_Requirements:_ Copy every line of the listing exactly.
○ ○ ○ ○
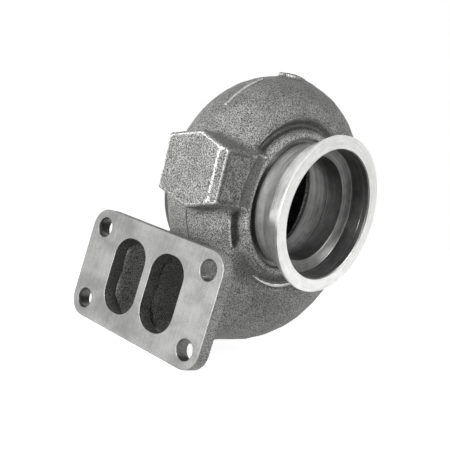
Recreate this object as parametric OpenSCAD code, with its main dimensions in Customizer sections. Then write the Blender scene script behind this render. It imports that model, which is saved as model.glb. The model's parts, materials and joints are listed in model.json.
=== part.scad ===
// Divided twin-scroll turbine housing, one iron casting shown as its regions.
// The turbine axis runs along Y through the origin: the outlet face lies at y = 0
// and the bearing side at positive y. Exhaust enters through the inlet flange at
// negative x, runs along the bottom and turns round the axis to the top and left.

/* [Inlet flange] */
// Bolt spacing along the flange
bolt_long = 100; // [90:1:110]
// Bolt spacing across the flange
bolt_short = 50; // [46:1:56]
// Metal around each bolt hole centre, out to the flange edge
bolt_edge = 12.2; // [10:0.1:15]
// Radius of the flange corners
flange_corner = 13; // [8:0.5:18]
// Thickness of the flange
flange_t = 9.5; // [8:0.5:14]
// Diameter of the bolt holes
bolt_hole_d = 13; // [9:0.5:14]
// Chamfer at the mouth of each bolt hole
bolt_chamfer = 0.4; // [0.2:0.1:1]
// Width of each inlet port
port_w = 29.8; // [24:0.2:31]
// Height of each inlet port
port_h = 50; // [42:0.5:52]
// Corner radius of the ports
port_corner = 13.6; // [8:0.2:14.4]
// Thickness of the wall between the ports
divider_t = 6.4; // [4:0.2:9]
// Distance of the flange face from the turbine axis
flange_reach = 86; // [82:1:100]
// Depth of the flange centre below the turbine axis
flange_drop = 76.7; // [74:0.1:80]

/* [Scroll] */
// Distance of the parting plane from the outlet face
parting_y = 63; // [60:0.5:68]
// Outer radius at the bottom, where the inlet runner joins
scroll_r_bottom = 108; // [104:0.5:114]
// Outer radius at the lower right
scroll_r_lower_right = 110.5; // [104:0.5:116]
// Outer radius at the right
scroll_r_right = 104; // [98:0.5:110]
// Outer radius at the upper right
scroll_r_upper_right = 92; // [88:0.5:98]
// Outer radius at the top
scroll_r_top = 84.7; // [80:0.1:90]
// Outer radius at the upper left
scroll_r_upper_left = 78.4; // [75:0.1:84]
// Outer radius at the left
scroll_r_left = 73.2; // [71:0.1:78]
// Outer radius where the scroll ends at the tongue
scroll_r_tail = 70; // [68:0.5:74]
// Width of the outlet side of the scroll where it starts
scroll_w_start = 38; // [35:0.5:40]
// Width of the bearing side of the scroll where it starts
scroll_w_rear = 34; // [32:0.5:35]
// Width of each side of the scroll at the tail
scroll_w_tail = 29.5; // [27:0.5:33]
// Distance from the cast collar out to the radius at which the scroll is widest
shoulder_gap = 8; // [6:0.5:10]
// Wall thickness of the scroll
wall = 6; // [4.5:0.5:7]

/* [Outlet] */
// Height of the clamp rim above the neck
clamp_rim_h = 5.6; // [4:0.1:8]
// Thickness of the clamp flange rim
rim_t = 2.4; // [1.5:0.1:4]
// Angle of the clamp cone behind the rim, from the flange face
clamp_cone_angle = 22; // [18:1:40]
// Diameter of the outlet bore
outlet_bore_d = 87.4; // [82:0.2:90]
// Depth of the outlet bore
outlet_bore_depth = 15; // [10:0.5:20]
// Chamfer at the mouth of the outlet bore
outlet_chamfer = 0.8; // [0.3:0.1:1.5]
// Wall of the neck round the outlet bore
neck_wall = 3.8; // [3:0.1:5]
// Wall of the neck at its waist, round the wheel outlet bore
waist_wall = 6.2; // [5:0.1:7]
// Distance from the outlet face at which the neck starts to narrow
neck_taper_y = 12; // [9:0.5:14]
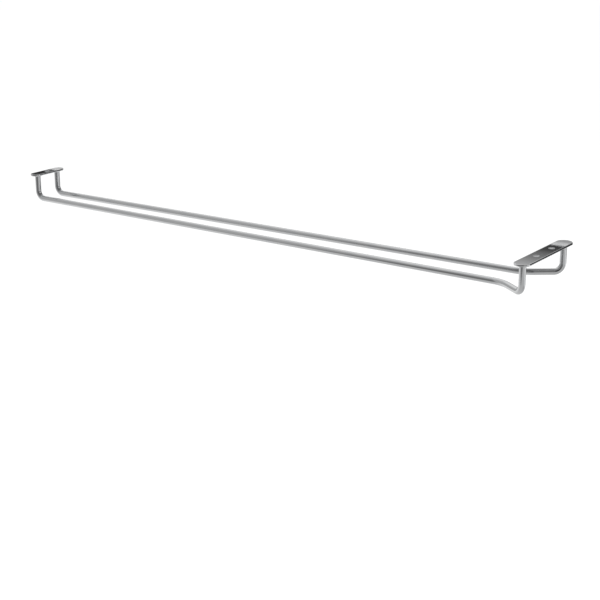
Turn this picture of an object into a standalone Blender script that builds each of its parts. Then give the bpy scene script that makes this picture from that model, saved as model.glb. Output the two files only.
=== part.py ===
"""A hanging wine glass rack: two bent round rails welded under two flat mounting plates.

Metres, +Z up. The plates' top faces lie on Z = 0, against the underside of a shelf. The origin is
the middle of the front plate's top face, +X runs out of the mouth, where the glasses go in, and the
rails run back along -X, a little closer together towards the back. Left and right are those of
someone who looks into the mouth.
"""

import math

import bmesh
import bpy
from mathutils import Quaternion, Vector

# The whole rack, over everything
OVERALL_LENGTH = 0.610
OVERALL_HEIGHT = 0.030

# The rails: one round wire each, bent up at both ends
WIRE_DIAMETER = 0.006
BACK_RAIL_SPACING = 0.029
MOUTH_RAIL_SPACING = 0.040
MOUTH_POST_SPACING = 0.080
FLARE_LENGTH = 0.028
POST_BEND_RADIUS = 0.008
FLARE_BEND_RADIUS = 0.030

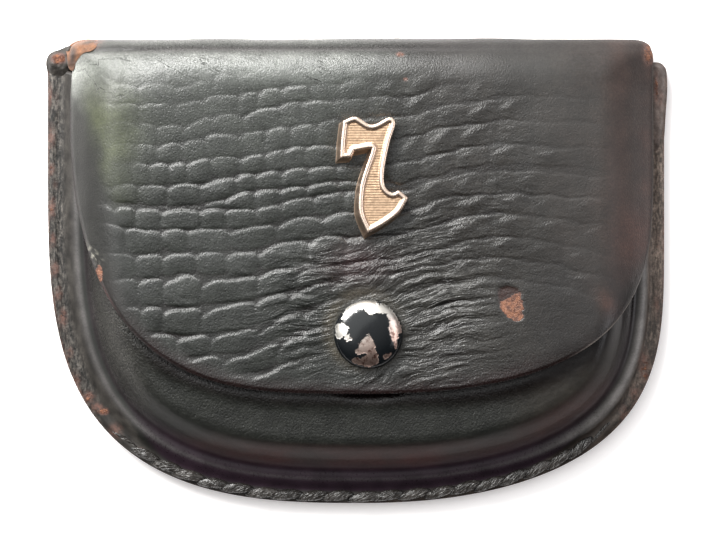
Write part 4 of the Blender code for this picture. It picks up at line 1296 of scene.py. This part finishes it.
○ ○ ○ ○
_Exercise answer:_
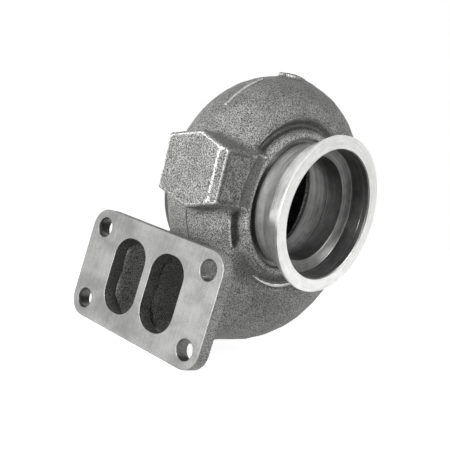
Recreate this object as parametric OpenSCAD code, with its main dimensions in Customizer sections. Then write the Blender scene script behind this render. It imports that model, which is saved as model.glb. The model's parts, materials and joints are listed in model.json.
=== part.scad ===
// Divided twin-scroll turbine housing, one iron casting shown as its regions.
// The turbine axis runs along Y through the origin: the outlet face lies at y = 0
// and the bearing side at positive y. Exhaust enters through the inlet flange at
// negative x, runs along the bottom and turns round the axis to the top and left.

/* [Inlet flange] */
// Bolt spacing along the flange
bolt_long = 100; // [90:1:110]
// Bolt spacing across the flange
bolt_short = 50; // [46:1:56]
// Metal around each bolt hole centre, out to the flange edge
bolt_edge = 12.2; // [10:0.1:15]
// Radius of the flange corners
flange_corner = 13; // [8:0.5:18]
// Thickness of the flange
flange_t = 9.5; // [8:0.5:14]
// Diameter of the bolt holes
bolt_hole_d = 13; // [9:0.5:14]
// Chamfer at the mouth of each bolt hole
bolt_chamfer = 0.4; // [0.2:0.1:1]
// Width of each inlet port
port_w = 29.8; // [24:0.2:31]
// Height of each inlet port
port_h = 50; // [42:0.5:52]
// Corner radius of the ports
port_corner = 13.6; // [8:0.2:14.4]
// Thickness of the wall between the ports
divider_t = 6.4; // [4:0.2:9]
// Distance of the flange face from the turbine axis
flange_reach = 86; // [82:1:100]
// Depth of the flange centre below the turbine axis
flange_drop = 76.7; // [74:0.1:80]

/* [Scroll] */
// Distance of the parting plane from the outlet face
parting_y = 63; // [60:0.5:68]
// Outer radius at the bottom, where the inlet runner joins
scroll_r_bottom = 108; // [104:0.5:114]
// Outer radius at the lower right
scroll_r_lower_right = 110.5; // [104:0.5:116]
// Outer radius at the right
scroll_r_right = 104; // [98:0.5:110]
// Outer radius at the upper right
scroll_r_upper_right = 92; // [88:0.5:98]
// Outer radius at the top
scroll_r_top = 84.7; // [80:0.1:90]
// Outer radius at the upper left
scroll_r_upper_left = 78.4; // [75:0.1:84]
// Outer radius at the left
scroll_r_left = 73.2; // [71:0.1:78]
// Outer radius where the scroll ends at the tongue
scroll_r_tail = 70; // [68:0.5:74]
// Width of the outlet side of the scroll where it starts
scroll_w_start = 38; // [35:0.5:40]
// Width of the bearing side of the scroll where it starts
scroll_w_rear = 34; // [32:0.5:35]
// Width of each side of the scroll at the tail
scroll_w_tail = 29.5; // [27:0.5:33]
// Distance from the cast collar out to the radius at which the scroll is widest
shoulder_gap = 8; // [6:0.5:10]
// Wall thickness of the scroll
wall = 6; // [4.5:0.5:7]

/* [Outlet] */
// Height of the clamp rim above the neck
clamp_rim_h = 5.6; // [4:0.1:8]
// Thickness of the clamp flange rim
rim_t = 2.4; // [1.5:0.1:4]
// Angle of the clamp cone behind the rim, from the flange face
clamp_cone_angle = 22; // [18:1:40]
// Diameter of the outlet bore
outlet_bore_d = 87.4; // [82:0.2:90]
// Depth of the outlet bore
outlet_bore_depth = 15; // [10:0.5:20]
// Chamfer at the mouth of the outlet bore
outlet_chamfer = 0.8; // [0.3:0.1:1.5]
// Wall of the neck round the outlet bore
neck_wall = 3.8; // [3:0.1:5]
// Wall of the neck at its waist, round the wheel outlet bore
waist_wall = 6.2; // [5:0.1:7]
// Distance from the outlet face at which the neck starts to narrow
neck_taper_y = 12; // [9:0.5:14]
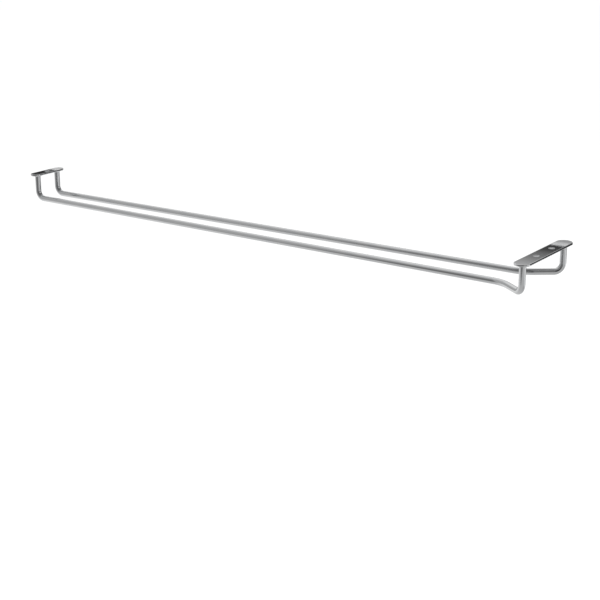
Turn this picture of an object into a standalone Blender script that builds each of its parts. Then give the bpy scene script that makes this picture from that model, saved as model.glb. Output the two files only.
=== part.py ===
"""A hanging wine glass rack: two bent round rails welded under two flat mounting plates.

Metres, +Z up. The plates' top faces lie on Z = 0, against the underside of a shelf. The origin is
the middle of the front plate's top face, +X runs out of the mouth, where the glasses go in, and the
rails run back along -X, a little closer together towards the back. Left and right are those of
someone who looks into the mouth.
"""

import math

import bmesh
import bpy
from mathutils import Quaternion, Vector

# The whole rack, over everything
OVERALL_LENGTH = 0.610
OVERALL_HEIGHT = 0.030

# The rails: one round wire each, bent up at both ends
WIRE_DIAMETER = 0.006
BACK_RAIL_SPACING = 0.029
MOUTH_RAIL_SPACING = 0.040
MOUTH_POST_SPACING = 0.080
FLARE_LENGTH = 0.028
POST_BEND_RADIUS = 0.008
FLARE_BEND_RADIUS = 0.030

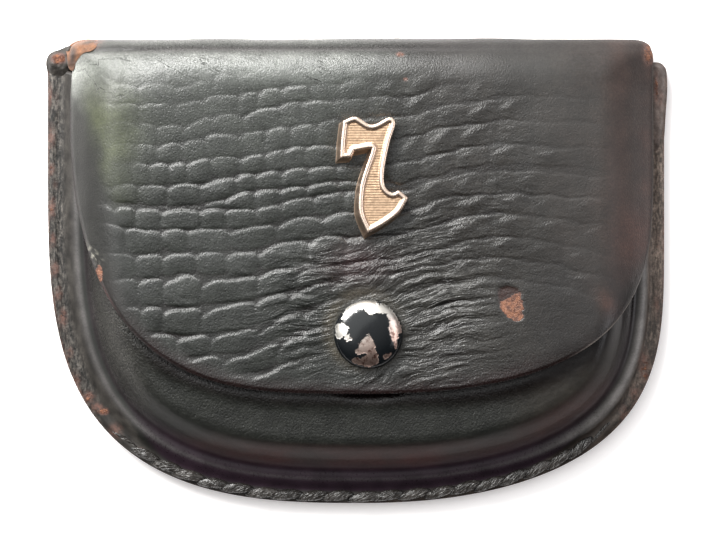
Write part 4 of the Blender code for this picture. It picks up at line 1296 of scene.py. This part finishes it.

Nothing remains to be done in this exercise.